Ali Al-Rashid is a former Kuwaiti politician member, representing the second district. Born in 1967, Al-Rashid worked as a lawyer before being elected to the National Assembly in 2003. Al-Rashid affiliated with the liberal National Democratic Alliance, but left the coalition on November 23, 2008.

==Opposed severing ties with Denmark, Europe==
On November 6, 2006, the parliament voted 22-15 to approve severing diplomatic ties with Denmark over the Jyllands-Posten Muhammad cartoons controversy and spending about US$50 (€39.20) million to defend Muhammad's image in the West. Both votes were nonbinding, meaning the Cabinet did not have to abide by them. Al-Rashid voted against cutting diplomatic ties, saying that Muslims it was individuals, not governments, who insulted Muhammad. Al-Rashid was quoted as saying, "We here in Kuwait curse Christians in many of our mosques, should those (Christian) countries boycott Kuwait?"

==Against bailing out debtors==
On December 19, 2006, parliament voted 39-20 to reject a bill that would have seen the government write off $27bn of its citizens' private debts. Al-Rashid voted against the bill, saying its proponents succumbed to pressure by constituents so that they would be re-elected: "It is very easy for me to become a hero and to forget Kuwait, public money, the interest of our children and future generations."

==Human rights abuses "made up"==
on May 13, 2007, Al-Rashid, who heads parliament’s human rights committee, was quoted as saying that servant abuse is an “exception” and some maids “make up” stories of abuse to get out of their contracts. However, he conceded the government must act more quickly to guarantee prompt payment of laborers and punish companies that “harm Kuwait’s reputation,” by not meeting their obligations.
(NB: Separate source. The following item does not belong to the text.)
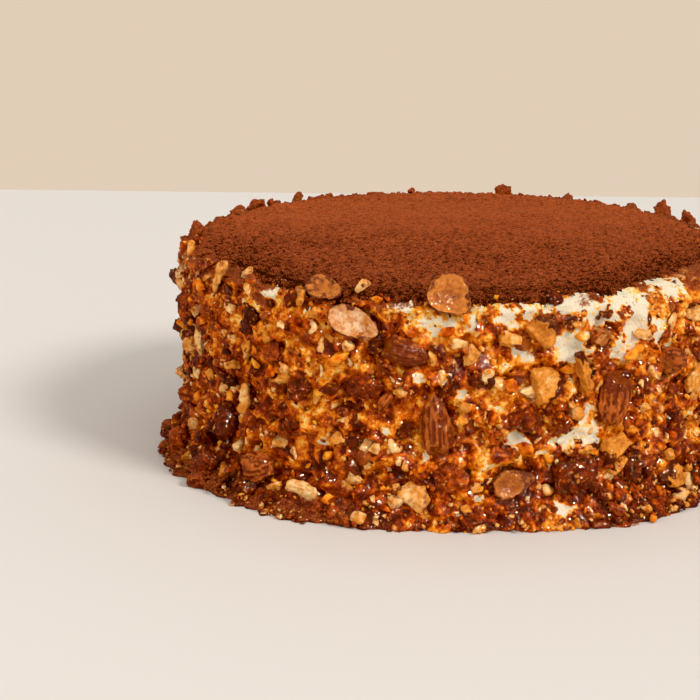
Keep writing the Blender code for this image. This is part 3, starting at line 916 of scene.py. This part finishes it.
def clean_cream(points, angle, height):
    """1 where the cream is left clean of caramel and nuts, 0 elsewhere. The patches have ragged edges."""
    rng = random.Random(SEED + 2)
    patches = [(a, h * MM, w * MM, t * MM) for a, h, w, t in CREAM_SHOWS]
    for _ in range(BACK_CREAM_COUNT):
        tall = rng.uniform(3, 8) * MM
        place = (rng.uniform(-35, 175), rng.triangular(8, 76, 70) * MM)
        patches.append((*place, rng.uniform(3, 11) * MM, tall))
    ragged = 0.75 * noise_at(points, 4 * MM, 21) + 0.6 * noise_at(points, 1.7 * MM, 23)
    clean = np.zeros(len(angle))
    for patch in patches:
        clean = np.maximum(clean, in_patch(angle, height, *patch, ragged=ragged))
    return clean


def mark_coat(coat, angle, height, clean, clumps, pieces):
    """Stores on the cream how stained it is, together with painted shade in its hollows, round the pieces and
    near the foot, how much it is covered, and how dusty with cocoa.
    """
    points = points_of(coat.data)
    broad = noise_at(points, 20 * MM, 3)
    spots = noise_at(points, 6 * MM, 13)
    drifts = noise_at(points, 7 * MM, 31) + 0.6 * noise_at(points, 3 * MM, 33)
    patchy = smooth_step(0.1, 0.4, noise_at(points, 14 * MM, 11))
    under = near_pieces(angle, height, pieces, 0)
    around = near_pieces(angle, height, pieces, 3 * MM)
    radius = np.hypot(points[:, 0], points[:, 1])
    open_side = (height > TINY) * smooth_step(*SIDE_BEGINS, radius)

    # Parts of the side, by their degrees from the middle of the one that faces the camera. Left is negative.
    from_front = (angle + 270) % 360 - 180
    left = smooth_step(38, 60, -from_front) * smooth_step(125, 100, -from_front)
    leftward = smooth_step(5, 40, -from_front) * smooth_step(150, 110, -from_front)
    rightward = smooth_step(-25, -5, from_front)
    front = smooth_step(80, 60, np.abs(from_front + 10))
    foot = smooth_step(9 * MM, 1 * MM, height + 6 * MM * spots)
    foot_left = smooth_step(5, 22, -from_front) * smooth_step(150, 110, -from_front)
    foot_right = smooth_step(25, 40, from_front) * smooth_step(80, 60, from_front)
    near_rim = smooth_step(64 * MM, 71 * MM, height)
    behind = smooth_step(-20 * MM, 10 * MM, points[:, 1]) * smooth_step(68 * MM, 72 * MM, height)
    pale = in_patch(angle, height, *PALE_PART, ragged=0.5 * spots)

    # The stain by noise, more to the left. Higher in the cream's hollows, where the clumps dip, and round the
    # pieces: partly caramel gathered there and partly painted shade.
    stain = 0.45 + 0.28 * broad + 0.34 * spots - 0.42 * clumps + 0.05 * around + 0.07 * leftward + 0.08 * left
    stain -= 0.17 * pale
    # Darker near the foot: caramel crumbs at the left and right, and in the lowest band partly more caramel
    # and partly painted shade. The least stain rises towards the bottom and to the left, so that less clean
    # cream shows there.
    foot_stain_and_shade = (0.05 + 0.35 * foot_left + 0.2 * foot_right) * foot + 0.18 * smooth_step(24 * MM, 8 * MM, height)
    least = 0.16 + 0.12 * (1 - height / BODY_HEIGHT) + 0.12 * leftward
    stain = np.clip(stain + foot_stain_and_shade, least, 1) - (0.8 - 0.15 * leftward) * clean
    set_attribute(coat.data, "stain", stain)

    cover = (1 - 0.2 * front) * (1 - 0.6 * near_rim * rightward)
    set_attribute(coat.data, "cover", (1 - under) * open_side * (1 - 0.95 * clean) * cover * (1 - 0.3 * pale))
    set_attribute(coat.data, "crumbs", (1 - 0.6 * under) * open_side * (1 - 0.85 * clean))
    set_attribute(coat.data, "foot", smooth_step(4 * MM, 0.5 * MM, height) * (height > TINY))

    rim = smooth_step(64 * MM, 74 * MM, height + 7 * MM * drifts)
    dusty_foot = (0.1 + 0.4 * foot_left + 0.2 * foot_right) * foot
    dusty = 0.45 * rim * (1 - 0.5 * clean) + 0.2 * left + dusty_foot + 0.15 * patchy
    set_attribute(coat.data, "dusty", np.clip(np.maximum(dusty, behind), 0, 1))
    powder = smooth_step(69 * MM, 74 * MM, height + 4 * MM * drifts) * open_side * (1 - 0.8 * clean)
    set_attribute(coat.data, "powder", np.clip(powder + 0.12 * left + 0.15 * foot, 0, 1))


def search_tree(points):
    """A tree that finds the nearest of the points."""
    tree = kdtree.KDTree(len(points))
    for i, point in enumerate(points.tolist()):
        tree.insert(point, i)
    tree.balance()
    return tree


def pool_caramel(coat, pieces):
    """Darkens the cream close to the pieces, partly caramel gathered there and partly painted contact shade,
    draws it up to them, and stores on them where they are sunk.
    """
    tree = search_tree(np.concatenate([points_of(piece.data)[::3] for piece in pieces]))
    points = points_of(coat.data)
    away = np.array([tree.find(point)[2] for point in points.tolist()])
    near = np.exp(-((away / POOL_REACH) ** 2))
    # Painted contact shade as well as caramel: the cream is darker the nearer it lies to a piece.
    stain = get_attribute(coat.data, "stain")
    set_attribute(coat.data, "stain", np.clip(stain + POOL_STAIN_AND_SHADE * near, 0, 1))
    outward = points * (1, 1, 0)
    outward /= np.maximum(np.linalg.norm(outward, axis=1), 1e-6)[:, None]
    on_side = smooth_step(*SIDE_BEGINS, np.hypot(points[:, 0], points[:, 1]))
    points = points + outward * (POOL_CLIMB * near * on_side)[:, None]
    move_points(coat.data, points)
    tree = search_tree(points)
    for piece in pieces:
        places = points_of(piece.data)
        nearest = [tree.find(place)[1] for place in places.tolist()]
        above = np.einsum("ij,ij->i", places - points[nearest], outward[nearest])
        set_attribute(piece.data, "wet", 0.55 * (1 - smooth_step(-0.3 * MM, 0.9 * MM, above)))


# ---------------------------------------------------------------- the cocoa


def cocoa_edges(points):
    """The radius to which the cocoa reaches, in the direction of each point. It wanders."""
    turn = np.arctan2(points[:, 1], points[:, 0])
    angles, reaches = zip(*COCOA_REACH)
    edges = np.interp(np.degrees(turn), angles, reaches, period=360) * MM
    around = np.stack([np.cos(turn), np.sin(turn), np.zeros(len(turn))], 1)
    for size, depth in ((1 / 6, 0.6), (1 / 18, 1.3), (1 / 45, 1.3), (1 / 120, 0.9)):
        edges += depth * MM * noise_at(around, size)
    return edges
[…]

==Defended Education Minister Nouria al-Subeih==
On January 22, 2008, the parliament voted 27-19, with two abstentions, against the impeachment of Education Minister Nouria al-Subeih. In the lead-up to the vote, Saleh Ashour, Ali Al-Daqbaashi, and Musallam Al-Barrak spoke against the minister while Al-Rashid, Khalaf Al-Enezi, Mohammed Al-Sager, and Adel Al-Saraawi spoke in her defense. Subeih had to defend herself against allegations that she had attempted to deceive the nation when she denied a press report that three male students had been sexually assaulted by an Asian worker at a state school. She explained she had been misinformed and issued an apology.

Islamist lawmaker Saad al-Shreih also accused Subeih of not showing enough respect for Islam when she did not punish a 14-year-old girl who had allegedly drawn a cross on her religion text book and scribbled notes on it that she hated Islam. The minister told the house there was no evidence the girl had actually done that and so she was just referred to counseling. Shreih, however, still managed to gather the requisite signatures of ten lawmakers to force the no-confidence vote.

==Supporting coeducation==
Coeducation in Kuwait has been a contentious issue since the rise of the Islamists in parliament in the 1990s.

In 1996, conservative Kuwaiti lawmakers banned coed classes at the state universities and technical colleges, include Kuwait University. The ban prohibited mixing of the sexes in classes, libraries, cafeterias, labs and extracurricular activities at Kuwait University. Compliance was lax until lawmakers grilled Education Minister Misaed Haroun about it in April 1997, and he committed to full segregation by the end of the next school year.

In 2000, when foreign universities were first allowed to open branches in Kuwait, the ban was extended to those institutions as well.

On February 6, 2008, Al-Rashid proposed a bill that would allow men and women to take classes together in Kuwaiti universities, which would reverse the 12-year-old ban on coeducation. On the topic, Al-Rashid said: "Kuwait University was established in the 1960s as a co-ed university. Segregating students only came in 1996. If we are to go back to the origin of things, Kuwait University then is originally a co-ed facility. Religion is clear about this subject."

On the same day that he proposed the bill, Al-Rashid allegedly received a death threat. According to Al-Rashid, an angry man left a threatening message at Al-Rashid's office. "If he doesn't withdraw the bill, seven bullets will settle the matter," Al-Rashid described the caller as saying in the course of an insult-filled rant. Soon afterwards, police told Al-Rashid that they had apprehended and were interrogating a suspect in the threat, a retired civil servant.

According to Al-Rashid, university teachers and officials have complained it has been difficult and costly to teach male and female students separately. Among Kuwait’s neighbors, state universities are coed in Bahrain and Oman, but segregated in Saudi Arabia, Qatar and the United Arab Emirates. Conservative lawmakers want to extend the ban to foreign primary and secondary schools. Kuwaiti primary and secondary schools are already gender-segregated.

==Supporting government funds for college tuition==
On September 28, 2008, Al-Rashid, along with MPs Abdullah Al-Roumi and Adel Al-Saraawi proposed a draft law which suggested that the government fund Kuwaiti students' higher education at private colleges. According to the bill, the government would bear half of the expenses for students enrolled in private universities in Kuwait, excluding Kuwait University.